927 N.W.2d 656
Iowa2019Background
- In 2009 Doe (indigent) was charged with misdemeanors; the court appointed counsel and later dismissed the charges after Doe completed a program. The court assessed $718 in costs (court-appointed attorney fees); Doe paid $168 and later owed $550.
- Doe filed for expungement under Iowa Code § 901C.2 (2016/2018), which requires payment of all court costs and fees as a condition for expungement.
- Doe raised a facial equal protection challenge: § 901C.2 allows defendants who owe privately retained attorney fees to expunge (if other costs are paid), but prohibits expungement where unpaid fees are for court-appointed counsel.

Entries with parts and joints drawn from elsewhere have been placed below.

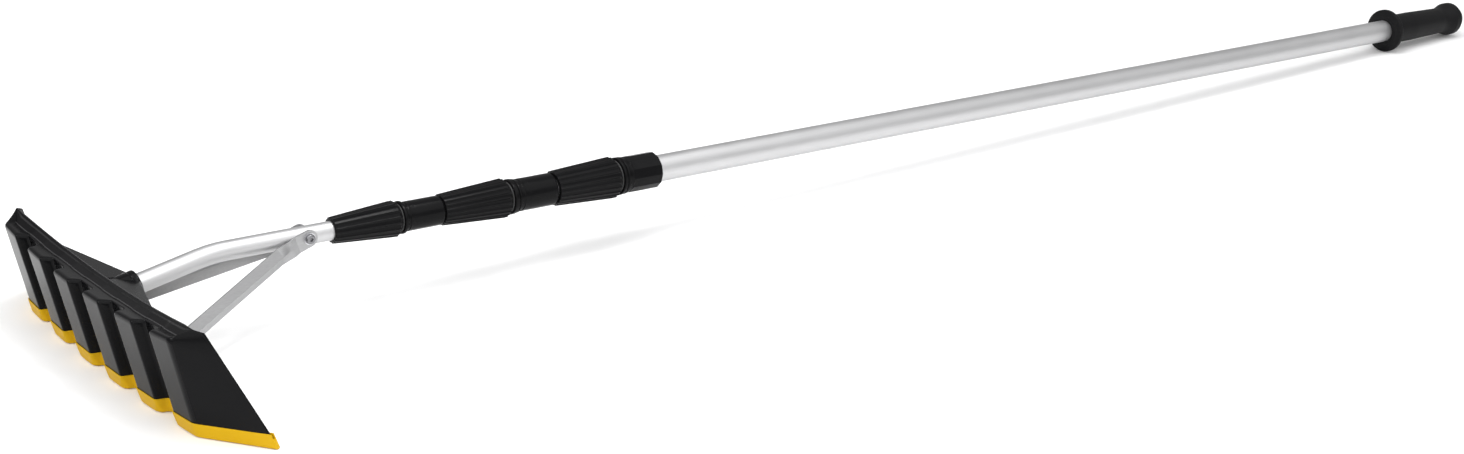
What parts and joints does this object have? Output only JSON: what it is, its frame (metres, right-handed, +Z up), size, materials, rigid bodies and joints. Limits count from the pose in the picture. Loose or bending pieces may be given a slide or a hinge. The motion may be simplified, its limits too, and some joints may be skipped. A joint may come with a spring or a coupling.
{
  "type": "roof snow rake",
  "caption": "Telescopic roof snow rake: ribbed scoop blade with a scraper edge, bent socket tube with two braces, twist-lock pole and a rubber grip.",
  "frame": {"origin": "middle of the bounding box at ground level, with the rake lying on its scraper edge and on the grip's guard and the pole fully collapsed", "axes": "+X towards the grip, along the longest extent; +Y across the blade, with y = 0 its plane of symmetry; +Z up, the shortest extent"},
  "size_m": [2.2459, 0.5574, 0.1176],
  "materials": {
    "blade_plastic": "black moulded polypropylene, satin",
    "scraper_plastic": "yellow moulded plastic",
    "tube_aluminium": "bright drawn aluminium tube",
    "brace_aluminium": "folded aluminium strip, satin",
    "lock_plastic": "black glass-filled nylon",
    "bush_plastic": "pale acetal",
    "seal_rubber": "black nitrile rubber",
    "grip_rubber": "smooth black rubber",
    "fastener_steel": "zinc-plated steel",
    "black_steel": "black oxide steel"
  },
  "bodies": {
    "handle": {"outer_tube": "tube_aluminium", "lock_sleeve_rear": "lock_plastic", "lock_collet_rear": "bush_plastic", "lock_seal_rear": "seal_rubber", "sleeve_pin_rear": "fastener_steel", "tube_end_plug": "lock_plastic", "grip": "grip_rubber"},
    "third_section": {"third_tube": "tube_aluminium", "third_guide_bush": "bush_plastic", "lock_sleeve_middle": "lock_plastic", "lock_collet_middle": "bush_plastic", "lock_seal_middle": "seal_rubber", "sleeve_pin_middle": "fastener_steel"},
    "second_section": {"second_tube": "tube_aluminium", "second_guide_bush": "bush_plastic", "lock_sleeve_front": "lock_plastic", "lock_collet_front": "bush_plastic", "lock_seal_front": "seal_rubber", "sleeve_pin_front": "fastener_steel"},
    "head": {"blade": "blade_plastic", "scraper_strip": "scraper_plastic", "strip_screws": "fastener_steel", "head_tube": "tube_aluminium", "head_guide_bush": "bush_plastic", "socket_screw": "black_steel", "brace_left": "brace_aluminium", "brace_right": "brace_aluminium", "brace_bolt": "black_steel", "brace_nut": "fastener_steel", "brace_washers": "fastener_steel", "brace_foot_screws": "black_steel"},
    "rear_collar": {"lock_collar_rear": "lock_plastic"},
    "middle_collar": {"lock_collar_middle": "lock_plastic"},
    "front_collar": {"lock_collar_front": "lock_plastic"}
  },
  "joints": [
    {"name": "third_slide", "type": "slide", "parent": "handle", "child": "third_section", "axis": [-0.9994, 0, 0.0351], "range_m": [0, 1.3]},
    {"name": "second_slide", "type": "slide", "parent": "third_section", "child": "second_section", "axis": [-0.9994, 0, 0.0351], "range_m": [0, 1.3]},
    {"name": "head_slide", "type": "slide", "parent": "second_section", "child": "head", "axis": [-0.9994, 0, 0.0351], "range_m": [0, 1.3]},
    {"name": "rear_collar_turn", "type": "hinge", "parent": "handle", "child": "rear_collar", "pos_m": [-0.50637, 0, 0.08304], "axis": [0.9994, 0, -0.0351], "range_deg": [0, 120]},
    {"name": "middle_collar_turn", "type": "hinge", "parent": "third_section", "child": "middle_collar", "pos_m": [-0.65628, 0, 0.08831], "axis": [0.9994, 0, -0.0351], "range_deg": [0, 120]},
    {"name": "front_collar_turn", "type": "hinge", "parent": "second_section", "child": "front_collar", "pos_m": [-0.79619, 0, 0.09322], "axis": [0.9994, 0, -0.0351], "range_deg": [0, 120]}
  ]
}
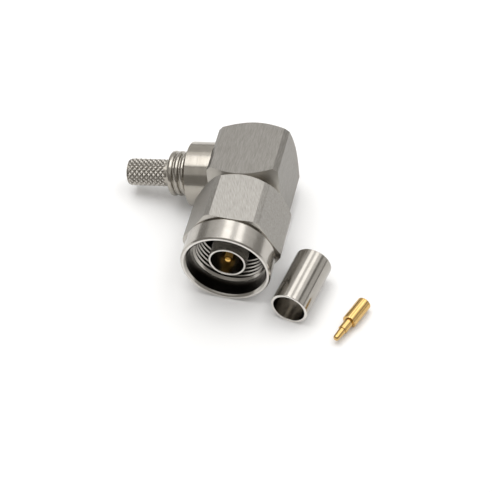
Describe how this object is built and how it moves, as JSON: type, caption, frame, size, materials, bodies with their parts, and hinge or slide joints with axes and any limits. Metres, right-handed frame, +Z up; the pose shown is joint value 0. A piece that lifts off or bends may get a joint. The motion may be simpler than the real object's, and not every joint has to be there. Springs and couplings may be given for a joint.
{
  "type": "n type connector",
  "caption": "Right-angle coaxial plug with a hexagonal coupling nut and a ribbed crimp stub, its crimp sleeve and cable contact lying loose beside it.",
  "frame": {"origin": "centre of the outer contact's front face, on the mating axis", "axes": "-Y along the mating axis out of the mouth, +Z up, the cable arm towards -X and 10 degrees down from level"},
  "size_m": [0.0592, 0.0434, 0.0194],
  "materials": {
    "nickel_nut": "satin nickel plate over brass, brushed along the mating axis",
    "nickel_elbow": "satin nickel plate over brass, brushed",
    "nickel_turned": "bright nickel plate over turned brass",
    "nickel_ferrule": "bright nickel plate over drawn copper",
    "gold_plate": "gold plate over beryllium copper",
    "spring_bronze": "plain spring bronze",
    "silicone": "matt black silicone rubber",
    "ptfe": "white fluoropolymer"
  },
  "bodies": {
    "plug": {"plug_shell": "nickel_turned", "retaining_ring": "spring_bronze", "interface_gasket": "silicone", "front_insulator": "ptfe", "center_pin": "gold_plate", "elbow_body": "nickel_elbow", "rear_cap": "nickel_elbow", "cap_insulator": "ptfe", "crimp_stub": "nickel_turned", "elbow_socket": "gold_plate", "arm_insulator": "ptfe", "crimp_ferrule": "nickel_ferrule", "cable_contact": "gold_plate"},
    "nut": {"coupling_nut": "nickel_nut"}
  },
  "joints": [
    {"name": "nut_turn", "type": "hinge", "parent": "plug", "child": "nut", "pos_m": [0, 0, 0], "axis": [0, -1, 0], "continuous": true}
  ]
}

- The district court denied expungement and rejected the constitutional challenge; the Iowa Supreme Court retained and reviewed the appeal.
- The Court applied rational-basis review (no fundamental right or suspect class alleged) and upheld § 901C.2, concluding the legislature may condition expungement on payment of court debt to incentivize collection.
- Two justices and one justice in separate dissents would have found the statute unconstitutional as applied (or would remand for an ability-to-pay determination) citing James v. Strange and related authority.
Issues
| Issue | Plaintiff's Argument | Defendant's Argument | Held |
|---|---|---|---|
| Whether § 901C.2’s requirement that all court costs be paid before expungement violates equal protection by discriminating between unpaid private-attorney fees and unpaid court-appointed-attorney fees | Doe: statute discriminates against indigent defendants who owe court-appointed attorney fees; it's unequal treatment compared to those who owe private-attorney fees | State: statute treats all persons equally because expungement requires payment of court costs for everyone; Doe alleges only disparate impact | Held: No equal protection violation under rational-basis review; legislature may condition expungement on payment of court debt to incentivize collection |
| Whether Doe is similarly situated to defendants who owe private-attorney fees | Doe: both groups owe attorney fees and thus are similarly situated for equal protection purposes | State: differences exist (timing, nature of services) and not all indigents are similarly situated | Held: Court finds groups sufficiently similarly situated for the claim to proceed but still upholds statute on rational basis |
| Whether rational-basis review is satisfied — is incentivizing payment of court debt a legitimate purpose and are means rational | Doe: conditioning expungement on payment is counterproductive and burdens indigent persons, may prevent rehabilitation | State: legitimate interest in recouping public expenses; conditioning expungement is a rational incentive | Held: The Court finds the purpose legitimately conceivable and the classification rationally related to that purpose |
| Whether the statute must include a present ability-to-pay inquiry before denying expungement | Doe: argued inability to pay should be considered for indigents (though did not seek that relief) | State: statute does not require such a waiver; legislature could have included it and did not | Held: Court: absence of an ability-to-pay mechanism in § 901C.2 does not render it facially unconstitutional; remedy for ability-to-pay issues lies elsewhere or in legislative change |
Key Cases Cited
- Judicial Branch v. Iowa Dist. Ct., 800 N.W.2d 569 (Iowa 2011) (no constitutional right to expungement; statutory scheme controls)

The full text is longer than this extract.